■ Problem statement: Restate the whole listing exactly.
-- start Data extract --
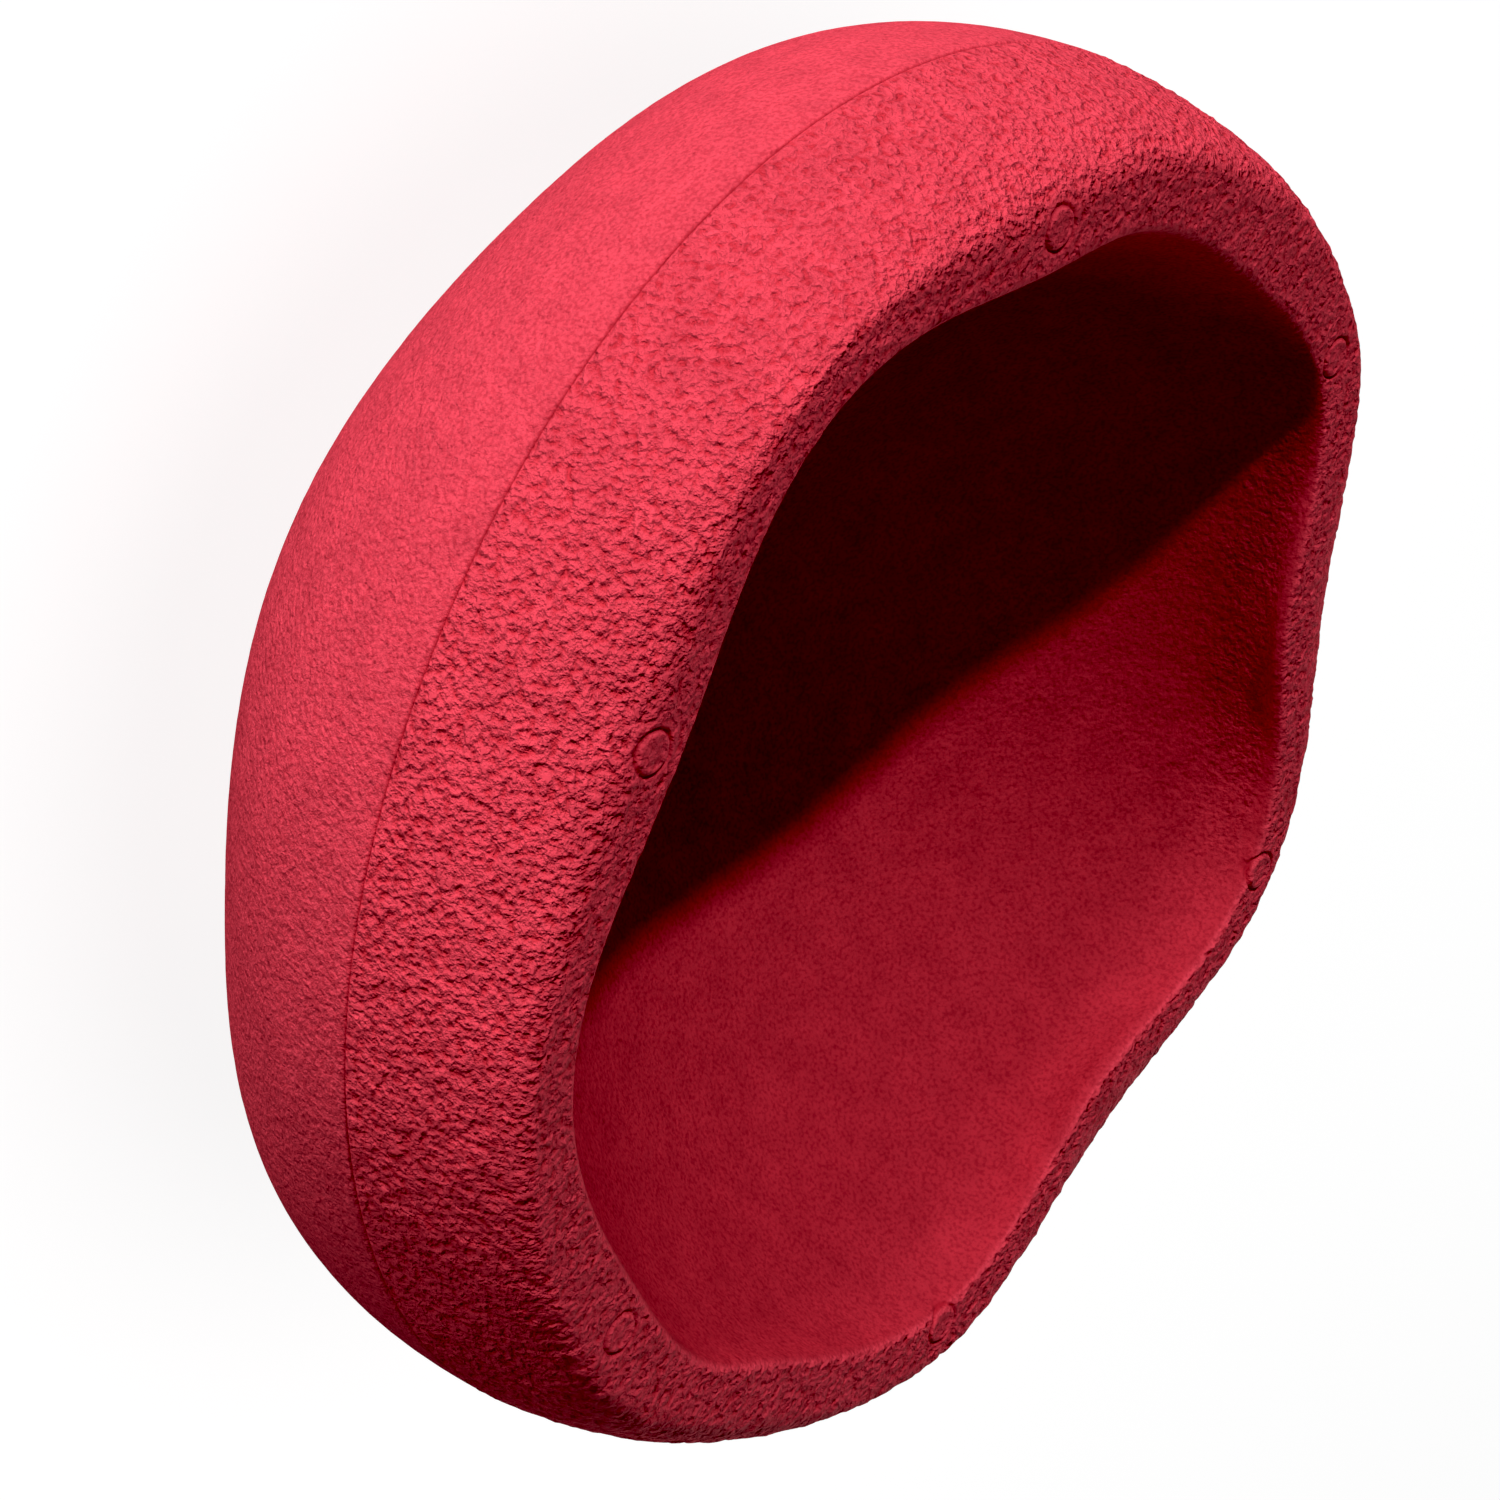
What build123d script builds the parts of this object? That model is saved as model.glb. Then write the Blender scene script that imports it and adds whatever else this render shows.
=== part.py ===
from build123d import *
import math
import os

# A hollow stepping and stacking stone, moulded in one shot from expanded polypropylene bead foam.
# It lies on the flat of its crown with the hollow facing up: z = 0 is that flat, and the rim is at the top.
# Two mould halves meet at the girth and leave a parting line there, with a fine-grained skin on the crown
# side and a coarse-grained skin on the rim side. The two nodes are the foam on each side of that line.

# Driving dimensions, in millimetres and degrees.
GIRTH_RADIUS = 137.5        # the widest plan outline, a plain circle at the parting line
HEIGHT = 120.0              # crown flat to rim face
PARTING_HEIGHT = 85.0       # crown flat to parting line
DOME_DEPTH = 89.0           # half height of the crown's superellipse, which the flat cuts short
DOME_POWER = 2.2
BAND_RISE_POWER = 1.3       # near 1 the band leans in straight from the girth
BAND_REACH_POWER = 2.2      # above 2 it turns late and squarely into the rim face
LIP_RADIUS = 2.5            # rounding between the rim face and the hollow
HOLLOW_DEPTH = 82.0         # foot of the lip down to the hollow's lowest point
HOLLOW_POWER = 1.5          # below 2 the hollow is a bowl, and its wall leans in all the way down
HOLLOW_WAVE_FADE = 4.0      # how soon below the lip the opening's waves die out
HOLLOW_FLOOR_SHARE = 0.985  # share of the hollow's depth at which its small flat floor lies
MARK_RING_RADIUS = 119.0    # circle on which the ejector marks sit
MARK_COUNT = 6
MARK_RADIUS = 4.6
MARK_GROOVE_WIDTH = 0.8
MARK_GROOVE_DEPTH = 0.6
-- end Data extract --
■ Response to this task:
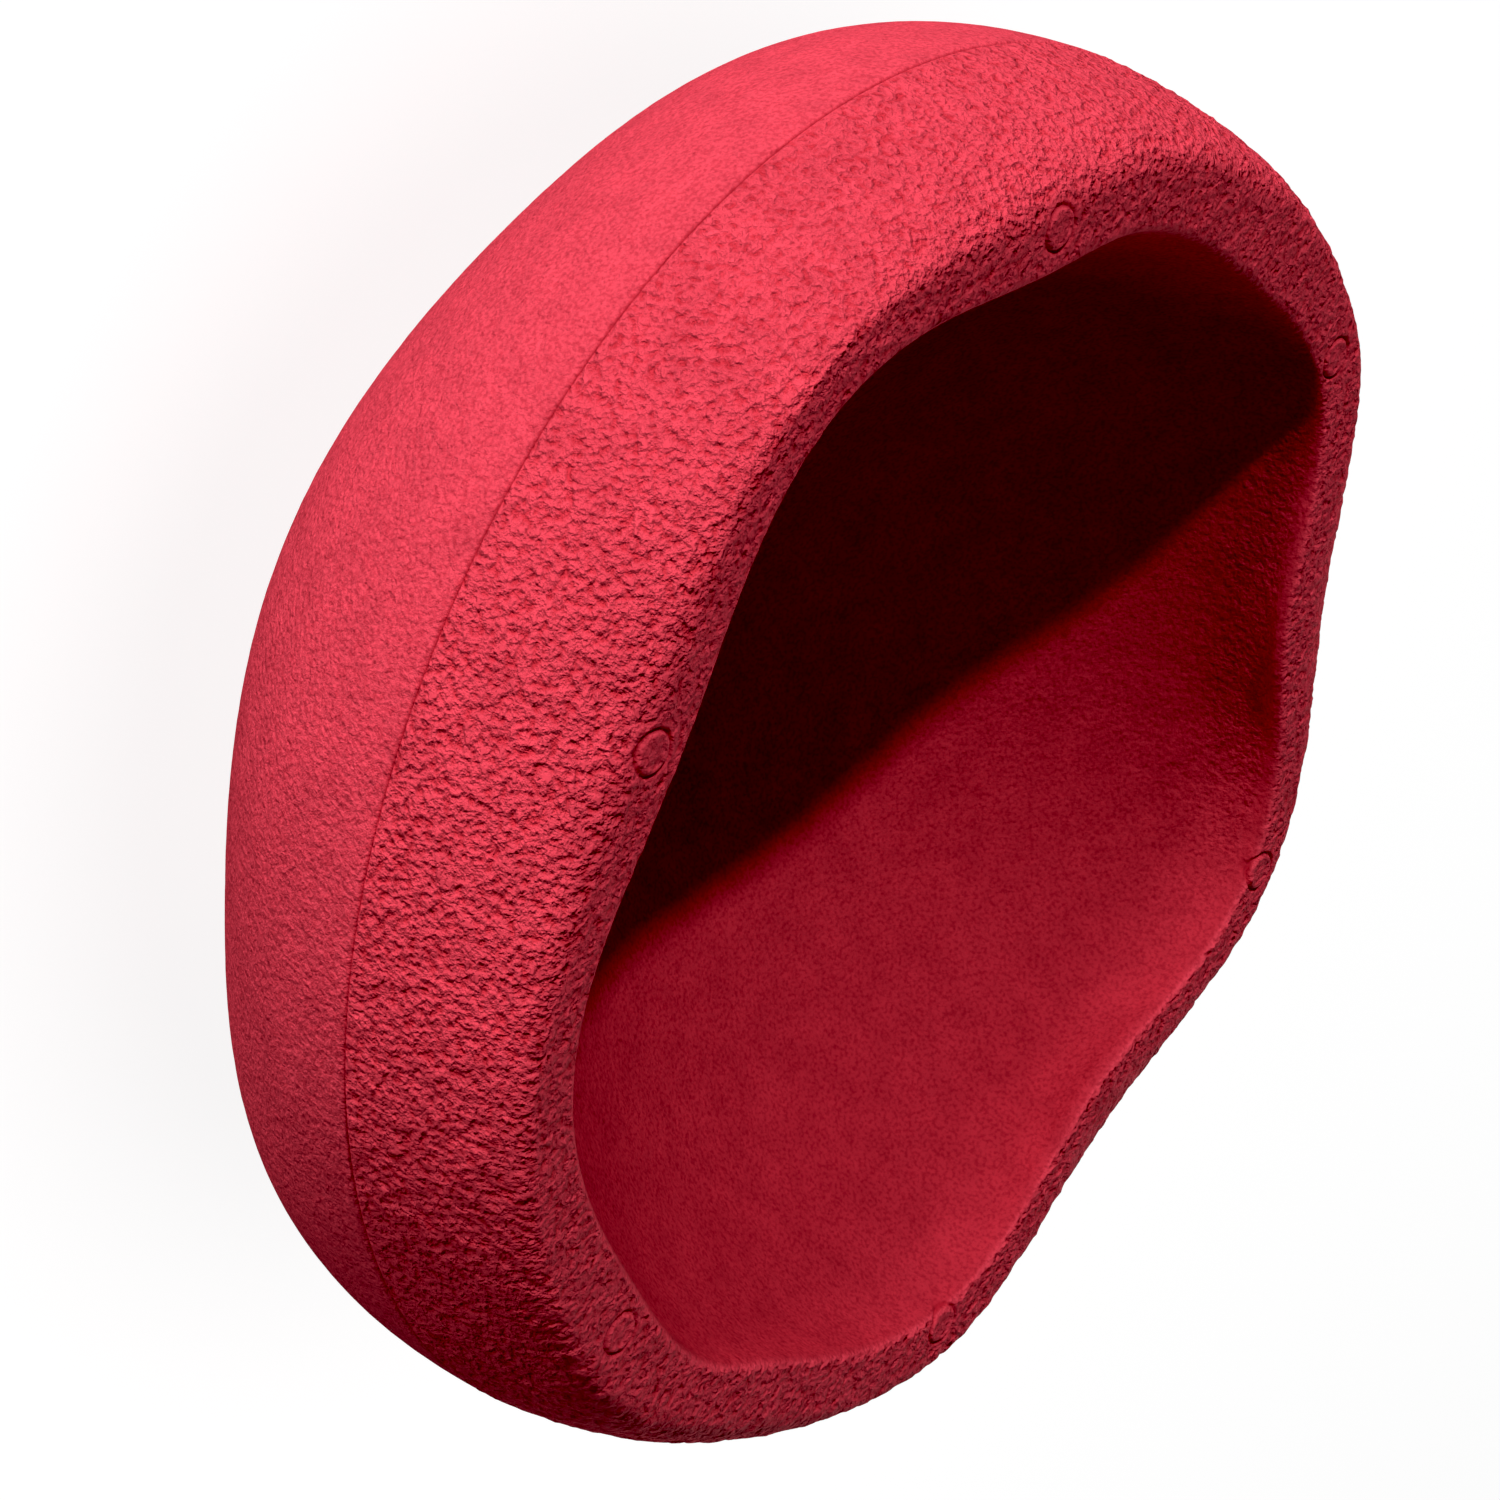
What build123d script builds the parts of this object? That model is saved as model.glb. Then write the Blender scene script that imports it and adds whatever else this render shows.
=== part.py ===
from build123d import *
import math
import os

# A hollow stepping and stacking stone, moulded in one shot from expanded polypropylene bead foam.
# It lies on the flat of its crown with the hollow facing up: z = 0 is that flat, and the rim is at the top.
# Two mould halves meet at the girth and leave a parting line there, with a fine-grained skin on the crown
# side and a coarse-grained skin on the rim side. The two nodes are the foam on each side of that line.

# Driving dimensions, in millimetres and degrees.
GIRTH_RADIUS = 137.5        # the widest plan outline, a plain circle at the parting line
HEIGHT = 120.0              # crown flat to rim face
PARTING_HEIGHT = 85.0       # crown flat to parting line
DOME_DEPTH = 89.0           # half height of the crown's superellipse, which the flat cuts short
DOME_POWER = 2.2
BAND_RISE_POWER = 1.3       # near 1 the band leans in straight from the girth
BAND_REACH_POWER = 2.2      # above 2 it turns late and squarely into the rim face
LIP_RADIUS = 2.5            # rounding between the rim face and the hollow
HOLLOW_DEPTH = 82.0         # foot of the lip down to the hollow's lowest point
HOLLOW_POWER = 1.5          # below 2 the hollow is a bowl, and its wall leans in all the way down
HOLLOW_WAVE_FADE = 4.0      # how soon below the lip the opening's waves die out
HOLLOW_FLOOR_SHARE = 0.985  # share of the hollow's depth at which its small flat floor lies
MARK_RING_RADIUS = 119.0    # circle on which the ejector marks sit
MARK_COUNT = 6
MARK_RADIUS = 4.6
MARK_GROOVE_WIDTH = 0.8
MARK_GROOVE_DEPTH = 0.6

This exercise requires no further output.